Our narrator quickly falls in with a bad crowd, most notably one Ms. Himillsy Dodd, a kind of art school Holly Golightly, with whom everyone is in love. However, the book doesn't really kick in until second semester, when our narrator and his buddies find themselves enrolled in Introduction to Graphic Design with an eccentric and ill-tempered instructor named Winter Sorbeck. Class sessions with Winter are not quite standard for an Eisenhower-era state university (imagine Robin Williams' character in Dead Poets' Society with a penchant for cheap booze and verbally abusing students).
For one class assignment, Winter tells the kiddies to design a sign that would get them picked up by a passing car if they were stranded miles from campus in the middle of winter. Then he packs them up into a bus with their signs and strands them miles from campus in the middle of winter.

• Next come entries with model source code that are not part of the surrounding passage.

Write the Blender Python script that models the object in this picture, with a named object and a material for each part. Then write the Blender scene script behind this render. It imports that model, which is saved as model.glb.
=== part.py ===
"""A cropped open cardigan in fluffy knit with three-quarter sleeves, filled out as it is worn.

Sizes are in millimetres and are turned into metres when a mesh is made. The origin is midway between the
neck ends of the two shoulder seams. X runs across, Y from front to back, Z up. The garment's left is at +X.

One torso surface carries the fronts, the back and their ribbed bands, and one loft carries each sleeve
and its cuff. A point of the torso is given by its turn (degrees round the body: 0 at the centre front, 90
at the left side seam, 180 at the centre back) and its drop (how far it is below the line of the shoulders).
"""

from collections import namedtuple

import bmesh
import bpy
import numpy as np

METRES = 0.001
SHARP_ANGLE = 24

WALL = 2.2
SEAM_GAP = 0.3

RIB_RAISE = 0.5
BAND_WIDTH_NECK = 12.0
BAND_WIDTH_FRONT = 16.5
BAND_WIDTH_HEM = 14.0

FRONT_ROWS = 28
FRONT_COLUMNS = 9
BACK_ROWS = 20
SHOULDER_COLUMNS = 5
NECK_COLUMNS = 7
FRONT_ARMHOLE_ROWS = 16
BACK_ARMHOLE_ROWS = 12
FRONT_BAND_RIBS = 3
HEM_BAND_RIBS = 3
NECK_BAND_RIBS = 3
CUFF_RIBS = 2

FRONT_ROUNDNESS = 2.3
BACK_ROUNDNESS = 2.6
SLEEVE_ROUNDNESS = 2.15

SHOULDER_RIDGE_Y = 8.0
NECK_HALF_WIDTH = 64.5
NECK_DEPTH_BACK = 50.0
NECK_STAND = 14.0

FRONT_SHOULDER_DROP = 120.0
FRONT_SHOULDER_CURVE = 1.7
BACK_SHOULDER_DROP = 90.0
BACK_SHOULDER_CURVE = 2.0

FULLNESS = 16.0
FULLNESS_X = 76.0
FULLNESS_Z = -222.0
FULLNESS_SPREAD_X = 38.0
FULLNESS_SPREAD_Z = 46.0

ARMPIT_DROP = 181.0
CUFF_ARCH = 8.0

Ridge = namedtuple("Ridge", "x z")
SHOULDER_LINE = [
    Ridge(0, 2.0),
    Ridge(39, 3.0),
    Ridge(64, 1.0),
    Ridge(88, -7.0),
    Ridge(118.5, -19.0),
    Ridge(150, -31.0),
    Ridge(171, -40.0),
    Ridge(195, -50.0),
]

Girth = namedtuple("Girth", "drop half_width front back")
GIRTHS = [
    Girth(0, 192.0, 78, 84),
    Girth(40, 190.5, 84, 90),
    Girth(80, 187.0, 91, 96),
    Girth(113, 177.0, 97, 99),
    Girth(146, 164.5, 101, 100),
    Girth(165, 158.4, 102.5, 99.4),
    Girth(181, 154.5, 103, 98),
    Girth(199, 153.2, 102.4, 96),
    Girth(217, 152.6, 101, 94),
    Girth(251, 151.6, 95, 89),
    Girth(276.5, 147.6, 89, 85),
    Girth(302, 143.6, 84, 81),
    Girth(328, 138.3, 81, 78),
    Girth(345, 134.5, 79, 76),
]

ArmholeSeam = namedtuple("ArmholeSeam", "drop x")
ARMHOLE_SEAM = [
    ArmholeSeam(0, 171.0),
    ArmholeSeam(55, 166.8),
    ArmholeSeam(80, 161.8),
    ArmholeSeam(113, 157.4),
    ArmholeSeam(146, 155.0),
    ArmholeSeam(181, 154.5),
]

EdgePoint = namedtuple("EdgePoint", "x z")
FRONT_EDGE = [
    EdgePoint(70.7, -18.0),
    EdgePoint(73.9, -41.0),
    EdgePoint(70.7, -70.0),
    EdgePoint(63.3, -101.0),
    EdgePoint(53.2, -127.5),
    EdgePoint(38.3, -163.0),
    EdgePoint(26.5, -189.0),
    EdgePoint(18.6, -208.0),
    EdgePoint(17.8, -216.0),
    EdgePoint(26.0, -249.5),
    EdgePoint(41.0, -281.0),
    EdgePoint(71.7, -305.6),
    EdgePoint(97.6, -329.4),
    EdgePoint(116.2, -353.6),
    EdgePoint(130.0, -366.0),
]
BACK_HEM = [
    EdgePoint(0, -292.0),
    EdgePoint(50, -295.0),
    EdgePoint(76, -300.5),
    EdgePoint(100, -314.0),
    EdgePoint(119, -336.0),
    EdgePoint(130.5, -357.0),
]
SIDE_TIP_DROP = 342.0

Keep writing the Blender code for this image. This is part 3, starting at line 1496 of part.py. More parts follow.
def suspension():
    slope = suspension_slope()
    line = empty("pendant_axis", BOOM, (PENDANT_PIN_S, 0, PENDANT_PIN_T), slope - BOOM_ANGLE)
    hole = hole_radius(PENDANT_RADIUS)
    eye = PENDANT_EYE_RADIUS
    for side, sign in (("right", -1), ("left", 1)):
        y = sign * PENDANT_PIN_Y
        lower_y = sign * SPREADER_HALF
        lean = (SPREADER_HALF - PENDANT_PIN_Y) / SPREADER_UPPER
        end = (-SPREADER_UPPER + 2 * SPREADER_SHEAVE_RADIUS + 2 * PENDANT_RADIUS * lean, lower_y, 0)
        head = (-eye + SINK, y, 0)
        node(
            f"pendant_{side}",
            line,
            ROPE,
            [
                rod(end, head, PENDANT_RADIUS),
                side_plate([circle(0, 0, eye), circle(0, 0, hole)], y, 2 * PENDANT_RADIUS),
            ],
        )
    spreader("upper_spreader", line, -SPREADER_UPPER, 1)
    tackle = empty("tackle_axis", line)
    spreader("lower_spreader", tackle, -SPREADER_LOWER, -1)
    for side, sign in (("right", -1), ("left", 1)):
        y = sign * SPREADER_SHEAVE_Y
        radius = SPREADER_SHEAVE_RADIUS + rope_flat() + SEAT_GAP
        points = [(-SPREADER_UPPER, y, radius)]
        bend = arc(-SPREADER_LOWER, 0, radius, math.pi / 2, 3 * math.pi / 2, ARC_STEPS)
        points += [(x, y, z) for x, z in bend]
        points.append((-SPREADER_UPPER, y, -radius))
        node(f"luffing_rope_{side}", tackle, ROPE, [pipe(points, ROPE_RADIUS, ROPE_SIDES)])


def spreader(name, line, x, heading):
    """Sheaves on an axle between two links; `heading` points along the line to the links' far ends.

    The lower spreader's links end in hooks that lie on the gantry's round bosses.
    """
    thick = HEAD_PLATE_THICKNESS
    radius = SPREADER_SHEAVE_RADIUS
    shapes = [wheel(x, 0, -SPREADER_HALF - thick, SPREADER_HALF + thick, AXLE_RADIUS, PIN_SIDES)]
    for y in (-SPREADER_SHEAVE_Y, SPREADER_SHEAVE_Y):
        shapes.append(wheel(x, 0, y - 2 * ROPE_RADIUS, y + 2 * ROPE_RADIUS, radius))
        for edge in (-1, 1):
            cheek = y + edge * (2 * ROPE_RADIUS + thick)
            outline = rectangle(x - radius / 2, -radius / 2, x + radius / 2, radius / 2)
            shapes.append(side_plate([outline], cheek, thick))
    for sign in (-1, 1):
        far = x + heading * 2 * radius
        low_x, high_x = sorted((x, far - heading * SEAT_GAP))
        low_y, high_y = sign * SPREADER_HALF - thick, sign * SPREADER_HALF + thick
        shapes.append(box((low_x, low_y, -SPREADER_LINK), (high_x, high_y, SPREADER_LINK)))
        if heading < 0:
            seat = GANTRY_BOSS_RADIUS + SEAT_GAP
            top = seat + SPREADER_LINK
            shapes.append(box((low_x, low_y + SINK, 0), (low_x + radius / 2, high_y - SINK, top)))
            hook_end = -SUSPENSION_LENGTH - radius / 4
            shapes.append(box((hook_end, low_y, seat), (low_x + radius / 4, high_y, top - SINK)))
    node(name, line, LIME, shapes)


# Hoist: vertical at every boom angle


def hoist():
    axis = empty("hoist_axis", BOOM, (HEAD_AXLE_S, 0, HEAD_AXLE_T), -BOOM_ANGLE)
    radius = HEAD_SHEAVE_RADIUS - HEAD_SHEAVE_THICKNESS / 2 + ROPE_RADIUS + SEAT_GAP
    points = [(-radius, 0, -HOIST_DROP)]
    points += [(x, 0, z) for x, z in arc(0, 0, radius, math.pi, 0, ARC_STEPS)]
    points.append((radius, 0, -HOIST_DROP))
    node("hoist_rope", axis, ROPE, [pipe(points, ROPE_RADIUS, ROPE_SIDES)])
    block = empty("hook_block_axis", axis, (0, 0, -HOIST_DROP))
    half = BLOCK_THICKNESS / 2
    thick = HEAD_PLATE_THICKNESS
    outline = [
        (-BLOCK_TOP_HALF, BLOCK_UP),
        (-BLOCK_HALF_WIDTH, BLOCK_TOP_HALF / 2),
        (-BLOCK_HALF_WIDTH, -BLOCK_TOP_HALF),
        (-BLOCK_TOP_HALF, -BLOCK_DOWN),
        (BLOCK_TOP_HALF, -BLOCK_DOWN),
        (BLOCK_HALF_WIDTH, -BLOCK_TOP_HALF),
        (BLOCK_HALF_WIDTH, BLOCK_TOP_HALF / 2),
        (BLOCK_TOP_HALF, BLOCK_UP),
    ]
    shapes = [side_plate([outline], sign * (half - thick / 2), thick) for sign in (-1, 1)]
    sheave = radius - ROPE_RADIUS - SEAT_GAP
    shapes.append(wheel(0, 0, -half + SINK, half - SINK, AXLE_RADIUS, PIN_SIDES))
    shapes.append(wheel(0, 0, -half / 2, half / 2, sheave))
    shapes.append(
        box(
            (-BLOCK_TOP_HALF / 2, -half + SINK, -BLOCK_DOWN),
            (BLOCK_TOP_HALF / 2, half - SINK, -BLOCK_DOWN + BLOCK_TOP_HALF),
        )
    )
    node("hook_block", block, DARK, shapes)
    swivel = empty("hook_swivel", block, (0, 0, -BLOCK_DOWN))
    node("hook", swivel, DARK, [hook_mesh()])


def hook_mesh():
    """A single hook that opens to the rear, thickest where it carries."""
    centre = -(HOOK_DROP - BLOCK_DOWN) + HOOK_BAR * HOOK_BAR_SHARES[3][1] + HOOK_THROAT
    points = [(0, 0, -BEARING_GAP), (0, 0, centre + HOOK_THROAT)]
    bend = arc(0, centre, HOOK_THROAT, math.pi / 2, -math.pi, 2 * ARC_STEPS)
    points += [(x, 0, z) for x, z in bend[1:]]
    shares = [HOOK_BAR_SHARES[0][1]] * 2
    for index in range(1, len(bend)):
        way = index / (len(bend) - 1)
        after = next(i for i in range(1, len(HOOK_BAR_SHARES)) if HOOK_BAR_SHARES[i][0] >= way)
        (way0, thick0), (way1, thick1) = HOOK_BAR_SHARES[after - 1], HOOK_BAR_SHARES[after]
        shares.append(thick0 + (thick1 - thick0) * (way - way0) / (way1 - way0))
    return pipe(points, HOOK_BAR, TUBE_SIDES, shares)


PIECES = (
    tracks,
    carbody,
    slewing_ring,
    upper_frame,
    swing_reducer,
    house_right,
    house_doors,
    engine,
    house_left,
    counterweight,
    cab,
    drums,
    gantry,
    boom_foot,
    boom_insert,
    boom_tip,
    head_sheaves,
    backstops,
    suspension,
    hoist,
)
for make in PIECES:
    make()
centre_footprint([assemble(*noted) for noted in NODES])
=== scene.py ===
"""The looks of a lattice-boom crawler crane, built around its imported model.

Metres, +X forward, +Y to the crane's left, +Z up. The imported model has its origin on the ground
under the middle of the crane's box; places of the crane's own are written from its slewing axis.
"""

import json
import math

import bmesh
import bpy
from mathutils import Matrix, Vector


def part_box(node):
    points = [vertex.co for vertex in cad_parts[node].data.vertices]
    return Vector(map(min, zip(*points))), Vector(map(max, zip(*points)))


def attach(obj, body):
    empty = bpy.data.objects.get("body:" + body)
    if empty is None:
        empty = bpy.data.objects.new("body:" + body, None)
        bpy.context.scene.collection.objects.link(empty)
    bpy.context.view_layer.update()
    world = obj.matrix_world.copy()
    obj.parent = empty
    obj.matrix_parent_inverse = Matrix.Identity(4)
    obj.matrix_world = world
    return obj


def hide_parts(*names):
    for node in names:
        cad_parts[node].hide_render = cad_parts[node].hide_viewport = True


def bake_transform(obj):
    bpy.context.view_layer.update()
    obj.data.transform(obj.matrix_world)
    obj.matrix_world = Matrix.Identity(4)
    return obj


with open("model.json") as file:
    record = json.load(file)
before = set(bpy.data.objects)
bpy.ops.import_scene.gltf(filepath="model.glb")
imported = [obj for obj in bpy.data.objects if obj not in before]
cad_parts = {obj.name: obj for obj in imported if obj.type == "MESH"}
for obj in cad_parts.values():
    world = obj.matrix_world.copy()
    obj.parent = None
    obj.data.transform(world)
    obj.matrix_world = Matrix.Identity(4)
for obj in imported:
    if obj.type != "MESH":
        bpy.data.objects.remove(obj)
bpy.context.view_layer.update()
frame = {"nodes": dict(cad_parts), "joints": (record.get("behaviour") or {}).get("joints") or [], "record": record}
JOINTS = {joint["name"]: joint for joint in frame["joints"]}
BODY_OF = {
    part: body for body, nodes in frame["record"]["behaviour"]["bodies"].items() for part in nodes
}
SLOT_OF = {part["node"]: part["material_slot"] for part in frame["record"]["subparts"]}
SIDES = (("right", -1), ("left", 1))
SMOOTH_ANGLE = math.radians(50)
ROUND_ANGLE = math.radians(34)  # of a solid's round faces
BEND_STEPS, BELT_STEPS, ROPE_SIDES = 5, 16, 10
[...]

The book turns a little ugly at the end, but class assignments are so much fun to read, you almost wish the book consisted of nothing but various scenes of Winter tormenting his students with madcap graphic design problems. There are two kinds of college art/drama/creative writing classes: the ones where the professor gives everyone A's for showing up and not eating the paste, and the ones where everyone sits around after class pulling at their hair, chain smoking, and asking, "for the love of God, what does the woman WANT from us?"
Some art is definitely good, some is definitely bad, and some is just a matter of opinion. And watching a bunch of students try to figure out what's good this semester (e.g. "throw in some unresolved ambiguous sexuality," "do the sleepwalking scene like a drug-addled 50s housewife with a Southern accent," or "glue some coffee grounds on it and call it 'mixed media'") is always fun to watch.
If you liked...: Dan Clowes' Art School Confidential (comic or film), this book is for you.